Route des navigateurs : au fil de l’eau à vélo

Entre Nicolet, dans le Centre-du-Québec, et Sainte-Luce, dans le Bas-Saint-Laurent, la Route des navigateurs forme un itinéraire de 470 km qui chevauche trois régions et une partie de la Route verte 1, le long du fleuve. Notre journaliste l’a parcourue à vélo, sur la vénérable route 132.


Mon trajet sur la Route des navigateurs, il commence par un feu d’artifice, celui de la Saint-Jean, à Nicolet. Je ne peux rêver d’un meilleur départ, comme s’il s’agissait de la célébration du début de mon voyage ! Le lendemain matin, pourtant, pas de fanfare ni de tapis rouge pour mes premiers coups de pédale, mais une furieuse envie de rouler à la rencontre du fleuve. Pendant plusieurs jours, il sera mon partenaire de route, mon spectateur impassible, qui n’a pas besoin de parler pour signifier qu’il est bien présent.

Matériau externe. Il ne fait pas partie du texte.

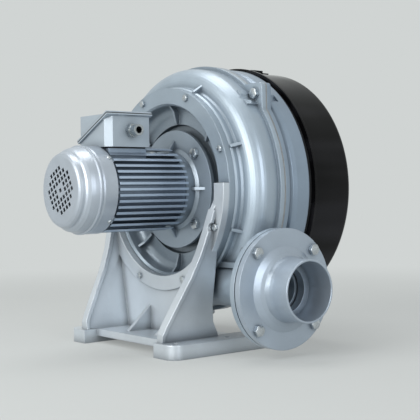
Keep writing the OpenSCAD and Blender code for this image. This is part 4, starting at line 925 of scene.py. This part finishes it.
class BLOWER_OT_cross_screws(bpy.types.Operator):
    """Cross-head screws of the fan cover, terminal box, end shield, inlet cone, guard and bracket"""

    bl_idname = "blower.cross_screws"
    bl_label = "Cross Screws"

    def execute(self, context):
        fastened("fan_cover_cross_screws", "fan_cover_screws", outward_from_shaft, "screw")
        fastened("terminal_cover_cross_screws", "terminal_cover_screws", own_length, "screw")
        fastened("shield_cross_screws", "shield_screws", X_AXIS, "screw")
        fastened("inlet_cone_cross_screws", "inlet_cone_screws", X_AXIS, "screw")
        fastened("guard_cross_screws", "guard_screws", X_AXIS, "screw")
        fastened("bracket_cross_screws", "bracket_screws", Z_AXIS, "screw")
        return {"FINISHED"}


def corner_slab(corner, near, far, half_width, bottom, top_drop):
    """Upright slab across the box corner, from near to far inwards of it, that ends top_drop
    under the sloping joint."""
    drop_selection()
    inward = (X_AXIS + Y_AXIS).normalized()
    top = JOINT_POINT.z + CLEAR
    middle = Vector((corner.x, corner.y, (bottom + top) / 2)) + inward * (near + far) / 2
    bpy.ops.mesh.primitive_cube_add(
        size=1, location=middle, rotation=(0, 0, math.pi / 4),
        scale=(far - near, 2 * half_width, top - bottom),
    )
    slab = settled()
    bpy.ops.object.mode_set(mode="EDIT")
    bpy.ops.mesh.select_all(action="SELECT")
    bpy.ops.mesh.bisect(
        plane_co=JOINT_POINT - JOINT_NORMAL * top_drop, plane_no=JOINT_NORMAL, use_fill=True, clear_outer=True
    )
    bpy.ops.object.mode_set(mode="OBJECT")
    return slab


def chamfered_box(sizes):
    """The terminal box with its near corner cut off and closed by a slanting wall."""
    source = frame["nodes"]["terminal_box_base"]
    drop_selection()
    box = source.copy()
    box.data = source.data.copy()
    bpy.context.scene.collection.objects.link(box)
    pick(box, lambda face: True)
    bpy.ops.mesh.customdata_custom_splitnormals_clear()
    bpy.ops.mesh.remove_doubles(threshold=WELD)
    bpy.ops.object.mode_set(mode="OBJECT")
    floor = min(v.co.z for v in box.data.vertices)
    feet = [v.co for v in box.data.vertices if v.co.z < floor + LEVEL_GAP]
    corner = Vector((min(p.x for p in feet), min(p.y for p in feet), floor))
    face = sizes.box_chamfer / math.sqrt(2)
    wall = corner_slab(
        corner, near=face - sizes.wall_spare, far=face + sizes.box_wall, half_width=face - sizes.wall_inset,
        bottom=floor + CLEAR, top_drop=sizes.wall_drop,
    )
    cut(box, wall, "UNION")
    wedge = corner_slab(
        corner, near=-3 * face, far=face, half_width=4 * face, bottom=floor - CLEAR, top_drop=JOINT_LIP
    )
    cut(box, wedge, "DIFFERENCE")
    return merge_into("terminal_box_chamfered", [box])


class BLOWER_OT_terminal_box(bpy.types.Operator):
    """Terminal box with the chamfer down its near corner"""

    bl_idname = "blower.terminal_box"
    bl_label = "Terminal Box"

    def execute(self, context):
        finished(chamfered_box(context.scene.blower_sizes), "terminal_box_base")
        return {"FINISHED"}


def drop_start_objects():
    """Removes the default cube, lamp and camera of a new file."""
    for name in ("Cube", "Light", "Camera"):
        if name in bpy.data.objects:
            bpy.data.objects.remove(bpy.data.objects[name])


def seamless_floor(name, floor, backdrop, near, far):
    """Matt photographic paper: pale, faintly mottled, and running out into the plain backdrop
    with distance, so that only the soft shadow of the stand breaks it."""
    material, tree, shader, place = blank(name)
    mottle = add(
        tree, "ShaderNodeTexNoise", {"Scale": per_m(300), "Detail": 2.0}, {"Vector": place}
    ).outputs["Fac"]
    tone = add(
        tree, "ShaderNodeValToRGB", {"stops": [(0.3, shaded(floor, 0.99)), (0.7, shaded(floor, 1.01))]},
        {"Fac": mottle},
    ).outputs["Color"]
    fill(tree, shader, {"Roughness": 0.9}, {"Base Color": tone})
    away = add(tree, "ShaderNodeVectorMath", {"operation": "LENGTH"}, {0: place}).outputs["Value"]
    fade = add(
        tree, "ShaderNodeMapRange",
        {"interpolation_type": "SMOOTHSTEP", "From Min": near, "From Max": far, "To Min": 0.4},
        {"Value": away},
    ).outputs["Result"]
    glow = add(tree, "ShaderNodeEmission", {"Color": backdrop, "Strength": 1.0}).outputs[0]
    seen = seen_directly(tree)
    share = add(tree, "ShaderNodeMath", {"operation": "MULTIPLY"}, {0: fade, 1: seen}).outputs[0]
    mixed = add(tree, "ShaderNodeMixShader", None, {0: share, 1: shader.outputs[0], 2: glow}).outputs[0]
    fill(tree, tree.nodes["Material Output"], None, {"Surface": mixed})
    return material


def seen_directly(tree):
    """One for rays from the camera, a glossy surface or a clear one, else zero."""
    path = add(tree, "ShaderNodeLightPath")
    either = add(
        tree, "ShaderNodeMath", {"operation": "MAXIMUM"},
        {0: path.outputs["Is Camera Ray"], 1: path.outputs["Is Glossy Ray"]},
    ).outputs[0]
    return add(
        tree, "ShaderNodeMath", {"operation": "MAXIMUM"},
        {0: either, 1: path.outputs["Is Transmission Ray"]},
    ).outputs[0]


def plain_world(backdrop, level):
    """World that shows the backdrop colour and lights the blower evenly at the given level."""
    world = bpy.context.scene.world or bpy.data.worlds.new("studio")
    bpy.context.scene.world = world
    world.use_nodes = True
    tree = world.node_tree
    tree.nodes.clear()
    shown = add(tree, "ShaderNodeBackground", {"Color": backdrop, "Strength": 1.0}).outputs[0]
    light = add(tree, "ShaderNodeBackground", {"Color": WHITE, "Strength": level}).outputs[0]
    seen = seen_directly(tree)
    mixed = add(tree, "ShaderNodeMixShader", None, {0: seen, 1: light, 2: shown}).outputs[0]
    add(tree, "ShaderNodeOutputWorld", None, {"Surface": mixed})


def softbox(name, place, aim, size, power, colour):
    """A soft rectangular lamp at a place, turned towards the aim."""
    data = bpy.data.lights.new(name, "AREA")
    data.shape = "RECTANGLE"
    data.size, data.size_y = size
    data.energy = power
    data.color = linear(colour)[:3]
    lamp = bpy.data.objects.new(name, data)
    bpy.context.scene.collection.objects.link(lamp)
    towards = Vector(aim) - Vector(place)
    lamp.matrix_world = Matrix.Translation(place) @ towards.to_track_quat("-Z", "Y").to_matrix().to_4x4()


def photo_camera(studio):
    """The camera at the photograph's place, turn, tilt and focal length."""
    data = bpy.data.cameras.new("photo_camera")
    data.sensor_width = SENSOR_MM
    data.sensor_fit = "HORIZONTAL"
    data.lens = studio.focal_px / IMAGE_SIDE * SENSOR_MM
    data.clip_end = VIEW_END
    camera = bpy.data.objects.new("photo_camera", data)
    bpy.context.scene.collection.objects.link(camera)
    sin_a, cos_a = math.sin(studio.azimuth), math.cos(studio.azimuth)
    sin_e, cos_e = math.sin(studio.elevation), math.cos(studio.elevation)
    back = Vector((sin_a * cos_e, -cos_a * cos_e, sin_e))
    right = Vector((cos_a, sin_a, 0))
    level = Matrix((right, back.cross(right), back)).transposed().to_4x4()
    roll = Matrix.Rotation(studio.roll, 4, "Z")
    camera.matrix_world = Matrix.Translation(studio.camera_at) @ level @ roll
    return camera


class BLOWER_OT_studio(bpy.types.Operator):
    """Floor, soft lamps and the camera at the photograph's angle"""

    bl_idname = "blower.studio"
    bl_label = "Studio"

    def execute(self, context):
        drop_start_objects()
        studio, colours = context.scene.blower_studio, context.scene.blower_colours
        paper, backdrop = list(colours.floor), list(colours.backdrop)
        drop_selection()
        bpy.ops.mesh.primitive_plane_add(size=studio.floor_size)
        floor = context.object
        floor.name = "studio_floor"
        dress(floor, seamless_floor("studio_matt_paper", paper, backdrop, studio.fade_start, studio.fade_end))
        plain_world(backdrop, studio.ambient)
        for name, (place, size, colour, power) in LAMPS.items():
            softbox(name, place, LAMP_AIM, size, getattr(studio, power), colour)
        context.scene.camera = photo_camera(studio)
        context.scene.view_settings.view_transform = "Standard"
        return {"FINISHED"}


class BLOWER_PT_panel(bpy.types.Panel):
    """Finishes, fasteners and studio of the blower"""

    bl_idname = "BLOWER_PT_panel"
    bl_label = "Industrial Blower"
    bl_space_type = "VIEW_3D"
    bl_region_type = "UI"
    bl_category = "Blower"

    def draw(self, context):
        for group in (context.scene.blower_sizes, context.scene.blower_colours, context.scene.blower_studio):
            box = self.layout.box()
            for prop in group.bl_rna.properties:
                if prop.identifier not in ("rna_type", "name"):
                    box.prop(group, prop.identifier)
        for operator in OPERATORS:
            self.layout.operator(operator.bl_idname)


OPERATORS = (
    BLOWER_OT_finishes,
    BLOWER_OT_casing_bolts,
    BLOWER_OT_joint_bolts,
    BLOWER_OT_outlet_bolts,
    BLOWER_OT_cross_screws,
    BLOWER_OT_terminal_box,
    BLOWER_OT_studio,
)
GROUPS = {"blower_sizes": BlowerSizes, "blower_colours": BlowerColours, "blower_studio": BlowerStudio}


def register():
    """Adds the classes and the panel's properties."""
    for cls in (*GROUPS.values(), *OPERATORS, BLOWER_PT_panel):
        bpy.utils.register_class(cls)
    for name, group in GROUPS.items():
        setattr(bpy.types.Scene, name, PointerProperty(type=group))


def unregister():
    """Takes the properties and the classes away again."""
    for name in GROUPS:
        delattr(bpy.types.Scene, name)
    for cls in reversed((*GROUPS.values(), *OPERATORS, BLOWER_PT_panel)):
        bpy.utils.unregister_class(cls)


def main():
    """Runs every operator."""
    register()
    for operator in OPERATORS:
        group, name = operator.bl_idname.split(".")
        getattr(getattr(bpy.ops, group), name)()


if __name__ == "__main__":
    main()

Saint-Laurent est pourtant d’humeur changeante. Dans le Centre-du-Québec, il est un compagnon tranquille et serein qui porte bien son nom amérindien, Magtogoek, « la rivière qui marche ». Mais plus je roule et plus je le sens gagner en tempérament et en énergie. Avant Québec, les ondulations de sa surface m’obligent moi aussi à parcourir une route plus sinueuse. Pas une mauvaise chose pour ceux qui détestent les longues lignes droites sans fin !

Passé la capitale québécoise et l’île d’Orléans, le débit du fleuve s’accélère (mais pas mon coup de pédale !). Les marées sont fortes, les deux rives s’éloignent l’une de l’autre. Il faudra attendre Kamouraska et le Bas-Saint-Laurent pour sentir les premières odeurs iodées. Ici, le fleuve n’est plus un cours d’eau comme les autres, mais une vraie mer intérieure.

Cyclistes, badauds et ras-le-bol

La Route des navigateurs compte d’innombrables attraits touristiques, mais s’il fallait n’en citer qu’un seul, je pencherais pour le Domaine Joly-De Lotbinière (domainejoly.com). Un havre de paix de 138 hectares figé au 19e siècle, avec une maison bâtie en 1851 par une riche famille bourgeoise et qui s’intègre toujours harmonieusement aux environs avec ses jardins luxuriants, sa forêt ancienne (reconnue écosystème forestier exceptionnel du Québec) et le fleuve.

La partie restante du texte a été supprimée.